= INFORMATION SUPPLIED =
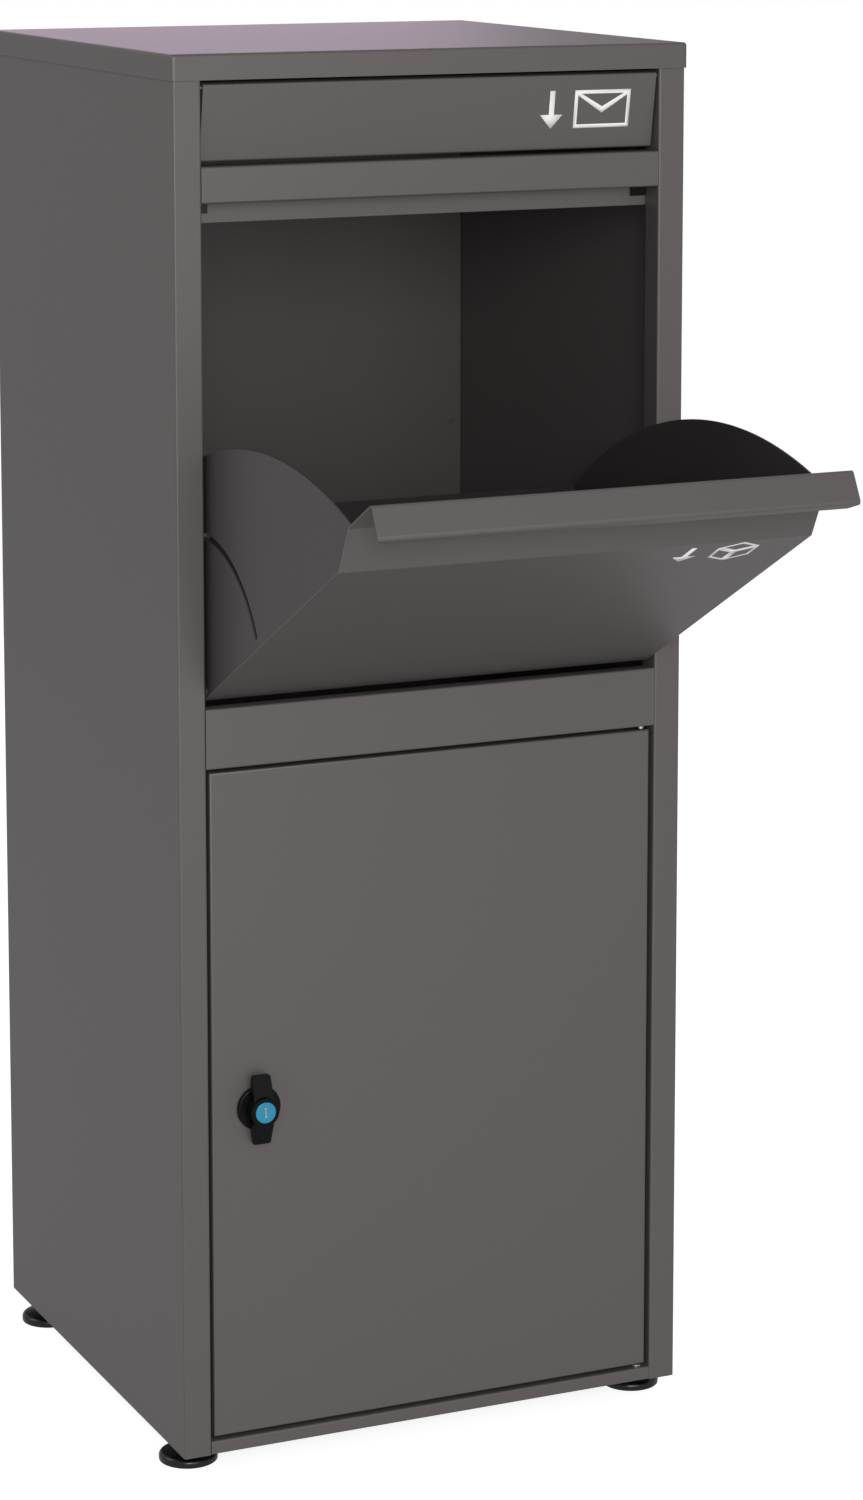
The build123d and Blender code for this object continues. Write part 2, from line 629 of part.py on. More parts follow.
FLAP_RETURN = 2.0  # where the lower edge's return ends, inward of the pivot
FLAP_SHELF = 4.0  # where the upper edge's return ends
EAR_MIDDLE = (5.8, -0.1)
EAR_SIZE = (16.0, 8.2)
with BuildPart() as flap_plate:
    with BuildSketch(flap_plane(-FLAP_HALF)):
        with BuildLine():
            FilletPolyline(
                (FLAP_BOTTOM, FLAP_RETURN),
                (FLAP_BOTTOM, FLAP_FACE),
                (FLAP_TOP, FLAP_FACE),
                (FLAP_TOP, FLAP_SHELF),
                radius=FOLD,
            )
            offset(amount=SHEET, side=Side.RIGHT)
        make_face()
    extrude(amount=2 * FLAP_HALF)
    for low in (-FLAP_HALF, FLAP_HALF - SHEET):
        with BuildSketch(flap_plane(low)):
            with Locations(EAR_MIDDLE):
                Rectangle(*EAR_SIZE)
            Circle(FLAP_PIN_RADIUS, mode=Mode.SUBTRACT)
        extrude(amount=SHEET)
keep(flap_plate.part, "flap_plate")

FLAP_PIN_CLIP = 3.2
FLAP_PIN_END = RETURN_INNER + 1.8
FLAP_PIVOT_RIGHT = Plane(origin=(0, FLAP_PIVOT_Y, FLAP_PIVOT_Z), x_dir=(0, 1, 0), z_dir=(1, 0, 0))
flap_pivot_pin = turned_pin(
    "flap_pivot_pin",
    FLAP_PIVOT_RIGHT,
    [
        (FLAP_PIN_RADIUS, FLAP_HALF - SHEET - 1.4, FLAP_PIN_END),
        (FLAP_PIN_CLIP, FLAP_PIN_END, FLAP_PIN_END + 1.0),
    ],
)
keep(pair(flap_pivot_pin), "flap_pivot_pins")

# --- Door ---------------------------------------------------------------------------------------

DOOR_BACK = DOOR_FACE + DOOR_PAN
DOOR_HEIGHT = DOOR_TOP - DOOR_BOTTOM
DOOR_MIDDLE = (0, (DOOR_TOP + DOOR_BOTTOM) / 2)
DOOR_BUSH_RADIUS = 3.75
LOCK_BARREL = 11.0
with BuildPart() as door_panel:
    with BuildSketch(facing_front(DOOR_BACK)):
        with Locations(DOOR_MIDDLE):
            Rectangle(2 * DOOR_HALF, DOOR_HEIGHT)
    extrude(amount=DOOR_PAN)
    fillet(door_panel.faces().sort_by(Axis.Y)[0].edges(), radius=FOLD)
    with BuildSketch(facing_front(DOOR_BACK - SHEET)):
        with Locations(DOOR_MIDDLE):
            Rectangle(2 * (DOOR_HALF - SHEET), DOOR_HEIGHT - 2 * SHEET)
    extrude(amount=DOOR_PAN - 2 * SHEET, mode=Mode.SUBTRACT)
    with BuildSketch(facing_front(DOOR_BACK)):
        with Locations(DOOR_MIDDLE):
            Rectangle(2 * (DOOR_HALF - DOOR_LIP), DOOR_HEIGHT - 2 * DOOR_LIP)
    extrude(amount=SHEET, mode=Mode.SUBTRACT)
    with BuildSketch(Plane.XY.offset(DOOR_BOTTOM), Plane.XY.offset(DOOR_TOP - SHEET)):
        with Locations((DOOR_PIVOT_X, DOOR_PIVOT_Y)):
            Circle(DOOR_BUSH_RADIUS)
    extrude(amount=SHEET, mode=Mode.SUBTRACT)
    with BuildSketch(facing_front(DOOR_FACE + SHEET)):
        with Locations((LOCK_X, LOCK_Z)):
            Circle(LOCK_BARREL)
    extrude(amount=SHEET, mode=Mode.SUBTRACT)
keep(door_panel.part, "door_panel")

# A hat-section stiffener spot-welded up the middle of the door.
HAT_INSET = 30.0  # each end stops short of the door's end by this
HAT_HALF = 10.0
HAT_BRIM = 22.0
HAT_BACK = DOOR_BACK - 2.0
with BuildPart() as door_stiffener:
    with BuildSketch(Plane.XY.offset(DOOR_BOTTOM + HAT_INSET)):
        with BuildLine():
            Polyline(
                (-HAT_BRIM, DOOR_FACE + SHEET),
                (-HAT_HALF, DOOR_FACE + SHEET),
                (-HAT_HALF, HAT_BACK),
                (HAT_HALF, HAT_BACK),
                (HAT_HALF, DOOR_FACE + SHEET),
                (HAT_BRIM, DOOR_FACE + SHEET),
            )
            offset(amount=SHEET, side=Side.LEFT)
        make_face()
    extrude(amount=DOOR_HEIGHT - 2 * HAT_INSET)
keep(door_stiffener.part, "door_stiffener")

DOOR_BUSH_LONG = 5.0
DOOR_BUSH_RIM = 4.8
with BuildPart() as door_bushes:
    for edge, way in ((DOOR_BOTTOM, 1), (DOOR_TOP, -1)):
        with BuildSketch(DOOR_PIVOT.offset(edge)):
            Circle(DOOR_BUSH_RADIUS)
            Circle(DOOR_PIN_RADIUS + RUNNING, mode=Mode.SUBTRACT)
        extrude(amount=way * DOOR_BUSH_LONG)
        with BuildSketch(DOOR_PIVOT.offset(edge)):
            Circle(DOOR_BUSH_RIM)
            Circle(DOOR_PIN_RADIUS + RUNNING, mode=Mode.SUBTRACT)
        extrude(amount=-way * DOOR_BUSH_FLANGE)
keep(door_bushes.part, "door_bushes")

# The lock's fixed body: a rosette on the door's face and a barrel through it, held by a nut.
LOCK_FRONT = Plane(origin=(LOCK_X, DOOR_FACE, LOCK_Z), x_dir=(1, 0, 0), z_dir=(0, -1, 0))
ROSETTE_RADIUS = 16.5
ROSETTE = 4.0
BARREL_LENGTH = 18.0
SPINDLE_RADIUS = 6.0
with BuildPart() as lock_body:
    with BuildSketch(LOCK_FRONT):
        Circle(ROSETTE_RADIUS)
    extrude(amount=ROSETTE)
    fillet(lock_body.faces().sort_by(Axis.Y)[0].edges(), radius=1.2)
    with BuildSketch(LOCK_FRONT):
        Circle(LOCK_BARREL)
    extrude(amount=-BARREL_LENGTH)
    with BuildSketch(LOCK_FRONT.offset(-BARREL_LENGTH)):
        Circle(SPINDLE_RADIUS + RUNNING)
    extrude(amount=BARREL_LENGTH + ROSETTE, mode=Mode.SUBTRACT)
keep(lock_body.part, "lock_body")

LOCK_NUT = (15.5, 4.5)  # radius across the corners and thickness
with BuildPart() as lock_nut:
    with BuildSketch(LOCK_FRONT.offset(-SHEET)):
        RegularPolygon(LOCK_NUT[0], 6)
        Circle(LOCK_BARREL, mode=Mode.SUBTRACT)
    extrude(amount=-LOCK_NUT[1])
keep(lock_nut.part, "lock_nut")

# --- Lock's moving pieces -----------------------------------------------------------------------

KNOB_BACK = ROSETTE + 0.3
HUB_FRONT = 15.4
HUB_RADIUS = 10.6
WING_REACH = 25.5
WING_TIP = (6.6, 8.2)  # a wing's half width and its height off the door, at the tip
WING_ROOT = (8.4, 12.4)  # the same beside the hub
WING_WIDEST = 10.0  # half the width of the blank that the wings are cut from
WING_SHOULDER = 9.0  # where the wing starts to fall away, from the middle
CAM_SQUARE = 7.0
PLUG_RADIUS = 7.75
PLUG_BACK = 6.0
CAM_BACK = 19.6  # how far behind the door's face the cam's near side lies
CAM_THICKNESS = 2.0
CAM_REACH = 48.0
CAM_SCREW_RADIUS = 2.0
CAM_SCREW_DEPTH = 10.0
WING_SIDE = Plane(origin=(LOCK_X - WING_WIDEST, DOOR_FACE, LOCK_Z), x_dir=(0, -1, 0), z_dir=(1, 0, 0))
with BuildPart() as wing_knob:
    with BuildSketch(WING_SIDE):
        with BuildLine():
            Polyline(
                (KNOB_BACK, -WING_REACH),
                (WING_TIP[1], -WING_REACH),
                (WING_ROOT[1], -WING_SHOULDER),
                (WING_ROOT[1], WING_SHOULDER),
                (WING_TIP[1], WING_REACH),
                (KNOB_BACK, WING_REACH),
                close=True,
            )
        make_face()
    extrude(amount=2 * WING_WIDEST)
    with BuildSketch(LOCK_FRONT):
        with BuildLine():
            Polyline(
                (-WING_TIP[0], -WING_REACH),
                (WING_TIP[0], -WING_REACH),
                (WING_ROOT[0], 0),
                (WING_TIP[0], WING_REACH),
                (-WING_TIP[0], WING_REACH),
                (-WING_ROOT[0], 0),
                close=True,
            )
        make_face()
    extrude(amount=HUB_FRONT, mode=Mode.INTERSECT)
    fillet(wing_knob.edges().filter_by(Axis.Y), radius=1.5)
    with BuildSketch(LOCK_FRONT.offset(KNOB_BACK)):
        Circle(HUB_RADIUS)
    extrude(amount=HUB_FRONT - KNOB_BACK)
    with BuildSketch(LOCK_FRONT.offset(KNOB_BACK)):
        Circle(SPINDLE_RADIUS)
    extrude(amount=-(KNOB_BACK + CAM_BACK))
    with BuildSketch(LOCK_FRONT.offset(-CAM_BACK)):
        Rectangle(CAM_SQUARE, CAM_SQUARE)
    extrude(amount=-CAM_THICKNESS)
    with BuildSketch(LOCK_FRONT.offset(PLUG_BACK)):
        Circle(PLUG_RADIUS + RUNNING)
    extrude(amount=HUB_FRONT - PLUG_BACK, mode=Mode.SUBTRACT)
    with BuildSketch(LOCK_FRONT.offset(-CAM_BACK - CAM_THICKNESS)):
        Circle(CAM_SCREW_RADIUS)
    extrude(amount=CAM_SCREW_DEPTH, mode=Mode.SUBTRACT)
keep(wing_knob.part, "wing_knob")

# The cam points up when unlocked, and a quarter turn takes it behind the left column's return.
CAM_WIDTH = 15.0
CAM_TAIL = 8.0
with BuildPart() as lock_cam:
    with BuildSketch(LOCK_FRONT.offset(-CAM_BACK)):
        with Locations((0, (CAM_REACH - CAM_TAIL) / 2)):
            Rectangle(CAM_WIDTH, CAM_REACH + CAM_TAIL)
        Rectangle(CAM_SQUARE, CAM_SQUARE, mode=Mode.SUBTRACT)
    extrude(amount=-CAM_THICKNESS)
    fillet(lock_cam.edges().filter_by(Axis.Y).group_by(Axis.Z)[-1], radius=CAM_WIDTH / 3)
keep(lock_cam.part, "lock_cam")

CAM_FAR = LOCK_FRONT.offset(-CAM_BACK - CAM_THICKNESS)
CAM_WASHER = (6.0, 1.0)  # radius and thickness
CAM_SCREW_HEAD = (4.2, 2.8)  # radius and height
keep(
    turned_pin(
        "cam_screw",
        CAM_FAR,
        [
            (CAM_SCREW_RADIUS, -CAM_WASHER[1], CAM_SCREW_DEPTH),
            (CAM_WASHER[0], -CAM_WASHER[1], 0.0),
            (CAM_SCREW_HEAD[0], -CAM_WASHER[1] - CAM_SCREW_HEAD[1], -CAM_WASHER[1]),
        ],
    ),
    "cam_screw",
)

PLUG_NEAR = HUB_FRONT + 0.5
PLUG_FAR = PLUG_BACK + 0.3
KEYWAY = (7.0, 1.6, 7.0)  # height, width and depth
with BuildPart() as key_plug:
    with BuildSketch(LOCK_FRONT.offset(PLUG_FAR)):
        Circle(PLUG_RADIUS)
    extrude(amount=PLUG_NEAR - PLUG_FAR)
    with BuildSketch(LOCK_FRONT.offset(PLUG_NEAR)):
        SlotOverall(KEYWAY[0], KEYWAY[1], rotation=90)
    extrude(amount=-KEYWAY[2], mode=Mode.SUBTRACT)
keep(key_plug.part, "key_plug")

# --- Levelling feet -----------------------------------------------------------------------------

SOCKET = 3.0
PAD_HEIGHT = 8.0
PAD_EDGE = (1.0, 3.6, 6.4)  # Z of the rim's bottom round, its straight part's top, and its shoulder
PAD_SHOULDER = 3.0
PAD_BOSS = 9.0
STUD_TOP = 42.0
STUD_COLLAR = (7.0, 11.0)  # radius and top
for corner, (foot_x, foot_y) in FOOT_PLACES.items():
    with BuildPart() as foot_pad:
        with BuildSketch(Plane.XZ):
            with BuildLine():
                Polyline((0, 0), (PAD_RADIUS - PAD_EDGE[0], 0))
                RadiusArc((PAD_RADIUS - PAD_EDGE[0], 0), (PAD_RADIUS, PAD_EDGE[0]), -PAD_EDGE[0])
                Polyline((PAD_RADIUS, PAD_EDGE[0]), (PAD_RADIUS, PAD_EDGE[1]))
                RadiusArc((PAD_RADIUS, PAD_EDGE[1]), (PAD_RADIUS - PAD_SHOULDER, PAD_EDGE[2]), -3.4)
                Polyline((PAD_RADIUS - PAD_SHOULDER, PAD_EDGE[2]), (PAD_BOSS, PAD_HEIGHT))
                Polyline((PAD_BOSS, PAD_HEIGHT), (STUD_M8, PAD_HEIGHT), (STUD_M8, SOCKET))
                Polyline((STUD_M8, SOCKET), (0, SOCKET), (0, 0))
            make_face()
        revolve(axis=Axis.Z)
    keep(foot_pad.part.moved(Location((foot_x, foot_y, 0))), f"foot_pad_{corner}")
    foot_stud = turned_pin(
        "foot_stud",
        Plane(origin=(foot_x, foot_y, 0)),
        [(STUD_M8, SOCKET, STUD_TOP), (STUD_COLLAR[0], PAD_HEIGHT, STUD_COLLAR[1])],
    )
    keep(foot_stud, f"foot_stud_{corner}")
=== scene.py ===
"""Looks for the parcel drop box: finishes, softened edges, keyway, printed marks and studio."""

import logging
import math
from dataclasses import dataclass
from enum import Enum
from typing import Callable

import bpy
from mathutils import Matrix, Vector


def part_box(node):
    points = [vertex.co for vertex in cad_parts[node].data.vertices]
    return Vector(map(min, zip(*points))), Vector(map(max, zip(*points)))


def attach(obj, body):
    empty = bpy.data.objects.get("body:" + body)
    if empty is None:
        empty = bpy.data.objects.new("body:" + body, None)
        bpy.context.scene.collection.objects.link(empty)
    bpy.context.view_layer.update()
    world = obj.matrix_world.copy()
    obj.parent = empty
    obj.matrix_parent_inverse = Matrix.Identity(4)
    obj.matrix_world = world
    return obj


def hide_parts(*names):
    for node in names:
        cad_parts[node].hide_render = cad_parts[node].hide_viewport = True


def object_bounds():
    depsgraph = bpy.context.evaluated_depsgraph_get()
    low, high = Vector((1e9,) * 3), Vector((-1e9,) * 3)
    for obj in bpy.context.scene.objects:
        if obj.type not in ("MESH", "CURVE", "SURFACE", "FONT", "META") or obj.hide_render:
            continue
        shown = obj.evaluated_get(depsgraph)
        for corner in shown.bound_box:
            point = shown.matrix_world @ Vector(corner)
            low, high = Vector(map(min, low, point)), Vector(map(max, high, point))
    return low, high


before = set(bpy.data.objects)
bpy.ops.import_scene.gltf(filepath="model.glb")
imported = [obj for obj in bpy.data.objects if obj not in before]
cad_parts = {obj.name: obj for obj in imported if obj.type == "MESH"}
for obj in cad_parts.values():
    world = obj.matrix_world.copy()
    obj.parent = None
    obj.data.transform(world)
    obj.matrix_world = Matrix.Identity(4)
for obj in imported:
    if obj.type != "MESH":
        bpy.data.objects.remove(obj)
CAD_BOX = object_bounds()

log = logging.getLogger("parcel_drop_box")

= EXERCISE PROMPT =
Of the lines above, extract only those from the line with "if empty is" to the line with "for node in", both included, exactly as written.

= WRITTEN REPLY =
    if empty is None:
        empty = bpy.data.objects.new("body:" + body, None)
        bpy.context.scene.collection.objects.link(empty)
    bpy.context.view_layer.update()
    world = obj.matrix_world.copy()
    obj.parent = empty
    obj.matrix_parent_inverse = Matrix.Identity(4)
    obj.matrix_world = world
    return obj


def hide_parts(*names):
    for node in names:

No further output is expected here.